Didier Bosc, directeur stratégie et valeur ajoutée d’Unigrains, un investisseur majeur de l’agroalimentaire se réjouit de ces avancées. Tout en s’interrogeant : « Entre convictions et réglementation, tous les groupes ont conscience de l’absolue nécessité de s’adapter. Cependant, les transitions ont un coût élevé. Les agriculteurs, les consommateurs, les entreprises ne peuvent pas tout assumer. Qui paye ? »

 

 

Économiser l’eau

Au sein du groupe sucrier européen Cristal Union, Michel Mangion se félicite : « Entre 2010 et 2022 notre groupe a réduit de 60% son prélèvement d’eau en milieu naturel. Soit plus de 5,5 millions de m3 d’eau économisés par an ! Nous participons aussi, sur nos sites industriels, à la valorisation du blé, de la luzerne, de résidus de l’activité viticole et de l’industrie amidonnière. Et à la régénération de certains alcools et solvants industriels usagés, dans une logique d’économie circulaire, détaille le directeur RSE. Notre objectif désormais : être totalement autonome. Donc ne plus utiliser du tout d’eau prélevée dans le milieu naturel dans l’ensemble des sucreries du groupe à horizon 2030 ! »
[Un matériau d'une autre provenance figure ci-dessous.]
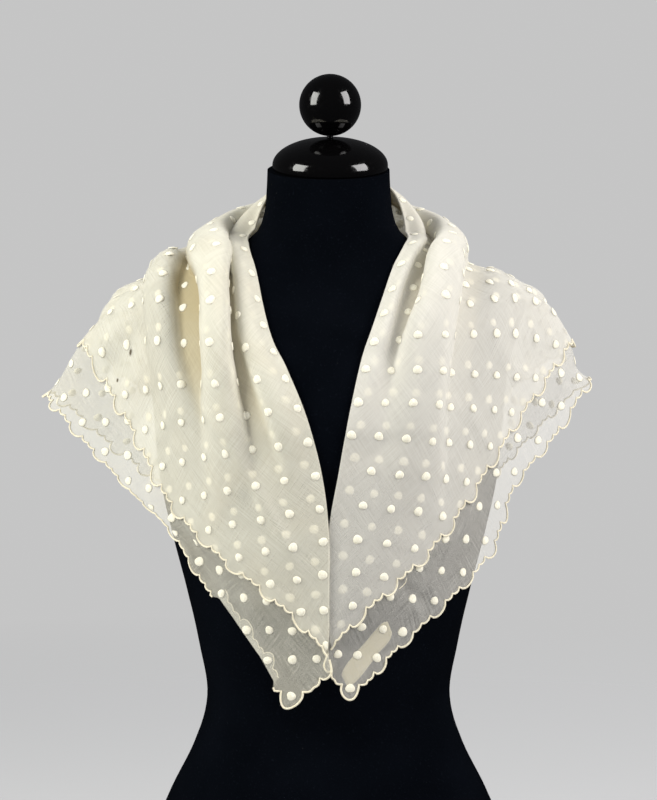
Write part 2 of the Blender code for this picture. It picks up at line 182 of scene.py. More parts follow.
def cloudy(tree, place, scale, detail):
    """A soft random pattern; a larger scale makes it finer."""
    return node(tree, "ShaderNodeTexNoise", Vector=place, Scale=scale, Detail=detail).outputs[0]


def object_place(tree):
    """The place on the object, in metres."""
    return node(tree, "ShaderNodeTexCoord").outputs["Object"]


def bumped(tree, shader, height, strength, distance):
    """Bump the shader's surface by a height."""
    bump = node(tree, "ShaderNodeBump", Height=height, Strength=strength, Distance=distance)
    tree.links.new(bump.outputs[0], shader.inputs["Normal"])


# %% [markdown]
# The object stands on a round sheet of pale paper that thins out to nothing a few steps
# away, so no edge shows behind it from any side, and past it the camera sees an even grey.
# A curved backdrop would do for the front, but it hides the back. Two large soft boxes
# stand left and right of the camera: they give the lacquer its two upright highlights. A
# weaker one from behind keeps the back from falling dark. The lacquer doesn't mirror that
# one or the floor, because they would lie on it as pale crescents.
# %% Studio
FLOOR_RADIUS = 3.0
FLOOR_SIDES = 96
FLOOR_FADE = (0.5, 2.2)                     # distances between which the paper thins out
PAPER = (0.44, 0.44, 0.44)
PAPER_ROUGHNESS = 0.95
WHITE = (1.0, 1.0, 1.0)
ROOM_TINT = (0.92, 0.94, 1.0)
ROOM_LIGHT = 0.47
ROOM_SEEN = 0.56
ROOM_MIRRORED = 0.04                        # behind the camera the room is dark
SOFTBOXES = (
    # name, place, width and height, power, colour, whether the lacquer mirrors it
    ("softbox_left", (-2.0, -0.95, 1.5), (1.1, 1.7), 69.0, (1.0, 1.0, 0.95), True),
    ("softbox_right", (2.0, -0.90, 1.6), (1.1, 1.7), 66.0, (1.0, 0.98, 0.98), True),
    ("softbox_back", (0.9, 2.5, 1.9), (1.6, 1.2), 34.0, WHITE, False),
)


def add_floor():
    """A round floor, solid below the object and fading outwards."""
    mesh = bmesh.new()
    bmesh.ops.create_circle(mesh, cap_ends=True, segments=FLOOR_SIDES, radius=FLOOR_RADIUS)
    data = bpy.data.meshes.new("floor")
    mesh.to_mesh(data)
    mesh.free()
    material, tree, shader = new_material("pale_paper", PAPER, PAPER_ROUGHNESS, Specular_IOR_Level=0.0)
    away = node(tree, "ShaderNodeVectorMath", operation="LENGTH", i0=object_place(tree)).outputs["Value"]
    tree.links.new(ranged(tree, away, FLOOR_FADE, (1.0, 0.0)), shader.inputs["Alpha"])
    data.materials.append(material)
    floor = bpy.data.objects.new("floor", data)
    bpy.context.scene.collection.objects.link(floor)
    floor.visible_glossy = False


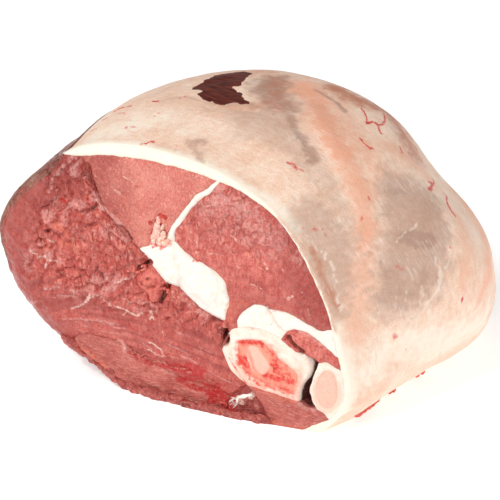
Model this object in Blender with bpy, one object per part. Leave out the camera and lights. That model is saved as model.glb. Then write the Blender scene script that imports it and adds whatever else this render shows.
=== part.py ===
"""A raw, bone-in piece of leg of lamb, lying on its cut underside.

The cut end faces -Y. Every muscle, bone and fat layer that shows there is a column
that runs through the leg to the trimmed end at +Y, so each is lofted through the
same set of cross-sections, which swell over the rump and shrink towards the far end.
Lengths are in millimetres here and turned to metres when the meshes are made.
"""

import math

import bpy
import numpy as np
from mathutils.geometry import delaunay_2d_cdt

for old in list(bpy.data.objects):
    bpy.data.objects.remove(old, do_unlink=True)

# ---------------------------------------------------------------- driving dimensions
MM = 0.001
DEPTH = 120.0  # cut end to trimmed end
CENTRE = (82.0, 55.0)  # middle of the cut end, above the board
GAP = 0.3  # clearance each piece keeps from a seam
FOOT_ROUND = 5.0  # rounding where the sides turn under onto the board
LOFT = (0.0, 0.03, 0.1, 0.28, 0.5, 0.72, 0.89, 1.0)  # shares of the depth

# Outline of the cut end, clockwise from the left.
CUT_OUTLINE = (
    (-7, 69.5), (0.5, 85), (13, 98.8), (27.5, 111), (42, 119), (60, 122.8), (80, 122.5),
    (100, 119.0), (117, 112.0), (130, 103.5), (140, 92), (149, 76), (156, 60),
    (161, 45), (165, 29), (164, 16), (157, 5), (148, -3), (120, -9), (90, -9),
    (62, -3), (43, 5), (26, 15), (10, 27), (-1, 41.5), (-5.5, 56),
)

# Share of the depth, shift of the middle to the right, and growth of the radius
# at 0, 30 ... 330 degrees, counted from the right and over the top.
STATIONS = (
    (0.00, 0.0, (0, 0, 0, 0, 0, 0, 0, 0, 0, 0, 0, 0)),
    (0.10, 4.0, (8, 6, 4, 3, 4, 3, 3, 4, 3, 0, 0, 3)),
    (0.30, 11.0, (20, 15, 12, 8, 10, 6, 4, 6, 4, 0, 0, 4)),
    (0.52, 19.0, (26, 16, 12, 10, 10, 4, 2, 4, 3, 0, 0, 5)),
    (0.74, 27.0, (15, 2, 5, 6, 3, -3, -4, -2, -2, 0, 0, 6)),
    (0.90, 30.0, (3, -9, -8, -9, -11, -14, -14, -10, -5, -1, 0, 0)),
    (1.00, 32.0, (-12, -22, -26, -24, -24, -27, -26, -20, -12, -4, -4, -12)),
)

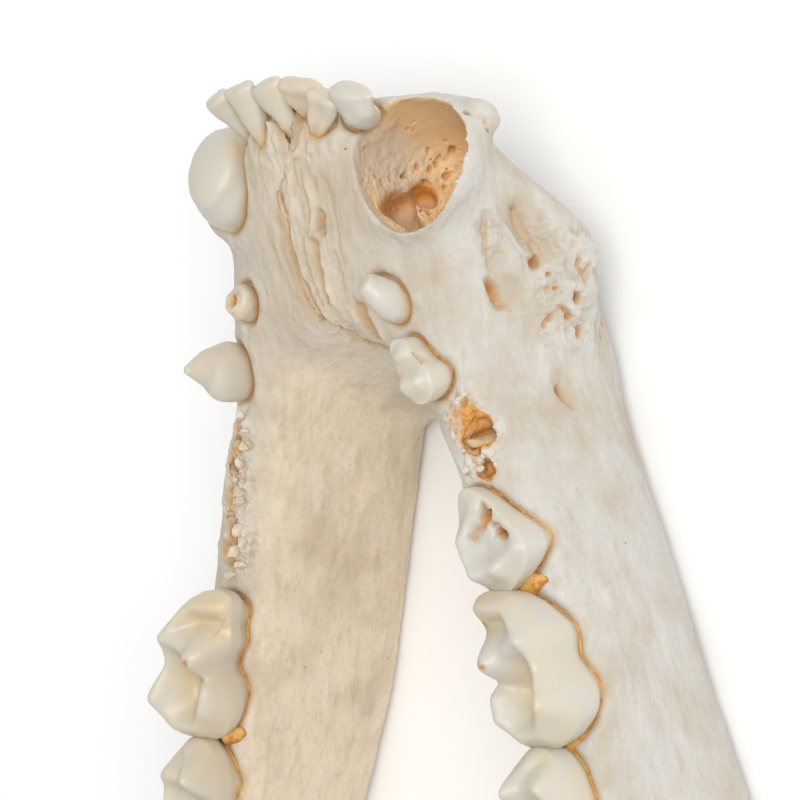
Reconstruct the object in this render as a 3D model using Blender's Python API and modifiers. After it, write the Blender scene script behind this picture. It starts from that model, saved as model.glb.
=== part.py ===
"""Lower jaw of an adult raccoon: two dentary bones that meet at the chin, each with its worn teeth.

Sizes are in millimetres in the jaw's own frame: y runs back along the tooth rows, z rises from the
gum line and x is the distance out from the midline. An empty then tips and lifts the jaw so that it
rests on its lower borders, with the origin under the middle of its box.
"""

from math import atan, cos, pi, radians, sin

import bpy
import bmesh
import numpy as np
from mathutils import Matrix, Vector

MM = 0.001

# Driving sizes, from a large adult. The crown of the first molar reaches a little past its half length.
MOLAR_LENGTH = 11.5
MOLAR_REACH = 1.06
SYMPHYSIS_GAP = 0.3
RESTING_ROUNDS = 8

# Bone surface: voxels of the blend, and triangles left in each dentary before its teeth are joined
BONE_VOXEL = 0.45
BONE_SMOOTHING = 9
BONE_TRIANGLES = 4600

# Places smoothed further, where the bodies meet in a crease: centre and reach
SOFT_SMOOTHING = 110
SOFT_PLACES = (
    ((5.6, -8.0, -6.0), (4.2, 10.0, 9.0)),
    ((12.4, -6.0, -10.5), (3.6, 6.0, 4.0)),
    ((25.0, 54.0, -5.0), (4.0, 5.0, 6.0)),
)

# Rings of a grinding tooth: shares of its outline with heights, then shares over the chewing face
GRINDER_SIDES = 30
GRINDER_WALLS = ((0.66, -3.2), (0.84, -0.4), (0.98, 0.6), (1.0, 1.3))
GRINDER_FACE = (0.95, 0.84, 0.68, 0.5, 0.32, 0.14)
ROLL_FROM = 0.62
OUTER_NECK_DROP = 1.2

BONE_COLOUR = (0.80, 0.73, 0.62, 1.0)
BONE_ROUGHNESS = 0.6

# Body of the dentary, as stations from the chin to the angle of the jaw. A section is squarer above.
BODY_POINTS = 18
BODY_STEP = 1.0
BODY_SQUARE_TOP = 5.0
BODY_SQUARE_FOOT = 2.5
BODY_Y = (-15, -12, -9, -6, -3, 0, 4, 8, 13, 19, 24, 30, 35, 40, 46, 52, 56)
BODY_IN_X = (5.6, 5.2, 5.2, 5.4, 6.0, 7.0, 9.0, 10.2, 11.4, 12.7, 13.8, 15.2, 17.2, 19.4, 22.0, 24.0, 25.0)
BODY_OUT_X = (11.2, 10.2, 10.4, 11.0, 11.0, 11.9, 14.0, 15.8, 17.9, 20.0, 20.5, 21.0, 21.6, 22.4, 24.0, 25.4,
              26.0)
BODY_LOW_X = (7.8, 8.2, 8.7, 9.0, 9.2, 9.5, 9.8, 10.8, 12.4, 14.2, 15.8, 18.2, 19.9, 21.4, 23.2, 24.8, 25.8)
BODY_TOP_Z = (-1.4, -0.4, 0, 0, 0, 0, 0, 0, 0, 0.3, 0.9, 1.6, 1.2, -0.6, -2.6, -4.4, -6.2)
BODY_OUT_DROP = (2.0, 1.6, 1.2, 1.0, 1.0, 1.2, 1.3, 1.7, 1.9, 1.5, 1.1, 0.7, 0.4, 0.2, 0, 0, 0)
BODY_LOW_Z = (-9.0, -12.2, -14.4, -15.9, -16.6, -17.0, -17.0, -16.8, -16.4, -16.0, -15.6, -14.9, -14.0,
              -13.0, -12.0, -11.0, -9.4)
BODY_MID_WIDE = (7.0, 7.6, 8.0, 7.8, 7.6, 7.4, 7.3, 7.3, 7.4, 7.2, 6.8, 6.2, 5.4, 4.6, 3.6, 3.0, 2.6)
BODY_LOW_WIDE = (6.0, 6.4, 7.0, 7.2, 7.2, 7.0, 7.0, 7.0, 7.1, 7.2, 7.0, 6.4, 5.5, 4.8, 4.0, 3.4, 3.0)

# Chin, as level slices from the incisors' gum down to the lower border. Its front rounds back to the
# sides, and its rear face is hollow in the middle.
CHIN_SLICES = 26
CHIN_POINTS = 17
CHIN_FRONT_ROUND = 0.5
CHIN_BACK_SLOPE = 0.6
CHIN_BACK_ROUND = 0.3
CHIN_Z = (0.6, -1.2, -3.4, -6.4, -9.5, -12.4, -14.8, -16.2, -16.6)
CHIN_FRONT_Y = (-19.0, -20.9, -21.1, -19.9, -17.6, -14.4, -10.2, -6.2, -3.8)
CHIN_BACK_Y = (-6.4, -5.4, -4.2, -2.6, -1.2, 0.0, 0.6, 0.2, -1.0)
CHIN_WIDE = (6.4, 7.6, 8.6, 9.4, 10.0, 10.6, 10.6, 9.6, 8.4)
CHIN_TOP_SLOPE = 0.1

# Ramus, as level slices from the angle up to the tip of the coronoid process. The crest along its
# front fades backwards, and most of it stands out of the outer face.
RAMUS_SLICES = 34
RAMUS_POINTS = 18
RAMUS_CREST_FADE = 4.5
RAMUS_CREST_OUTER = 0.7
RAMUS_Z = (-11.8, -9, -5, 0, 4, 8, 12, 16, 20, 23, 25.4, 27.2)
RAMUS_FRONT_Y = (37, 33, 31.5, 33.4, 35.6, 37.7, 39.8, 41.8, 43.8, 45.6, 47.8, 52.0)
RAMUS_BACK_Y = (46, 51.6, 55.4, 56.4, 58.8, 57.4, 55.8, 55.6, 56.6, 57.4, 57.2, 54.6)
RAMUS_CREST_WIDE = (2.0, 2.6, 3.6, 4.2, 4.2, 4.0, 3.7, 3.4, 3.1, 2.7, 2.3, 1.6)
RAMUS_PLATE_WIDE = (1.8, 2.2, 2.4, 2.4, 2.3, 2.1, 1.9, 1.8, 1.8, 1.8, 1.7, 1.4)
RAMUS_FRONT_X = 20.2
RAMUS_SPREAD = 0.25
RAMUS_LEAN = 0.03

# Condyle, its neck and the angular process
CONDYLE_CENTRE = (26.4, 60.0, 4.6)
CONDYLE_LENGTH = 14.0
CONDYLE_RADIUS = 2.9
CONDYLE_TOE_DEG = 8.0
NECK_PATH = ((23.6, 49, -4.0), (25.0, 54.6, 0.2), (26.0, 59.0, 3.4))
NECK_RADII = ((1.4, 1.8), (2.2, 2.8), (4.4, 2.6))
ANGLE_PATH = ((22.6, 43, -9.6), (24.2, 50.5, -8.6), (25.0, 56.5, -7.4), (25.2, 61.4, -5.4))
ANGLE_RADII = ((1.7, 2.6), (1.7, 3.0), (1.6, 2.5), (1.0, 1.2))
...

Constituée à 75% eau, cette matière première qu’est la betterave sucrière est valorisée de bout en bout : sucre extrait puis cristallisé ou transformé en alcool et en bioéthanol, pulpe déshydratée, utilisation de toute l’eau qu’elle contient.

Les petites révolutions de l’agroalimentaire n’ont pas fini de nous étonner, et c’est tant mieux ! ♦

 

Bonus
  • Les grands groupes, mais aussi les PME

Si les groupes mettent de gros moyens dans la réussite de leur transition écologique, les PME ne transigent pas davantage sur leur empreinte carbone. À l’instar des Biscuits Bouvard (2950 collaborateurs sur 7 sites, 440 millions d’euros de CA en 2021). La direction a fait le choix de l’agriculture durable, avec la création d’une filière farine raisonnée et suppression des traitements d’insecticide de stockage. De l’électricité autoproduite (près de 20%) grâce au photovoltaïque. Et de l’optimisation des emballages (pochons et protection en film papier recyclable).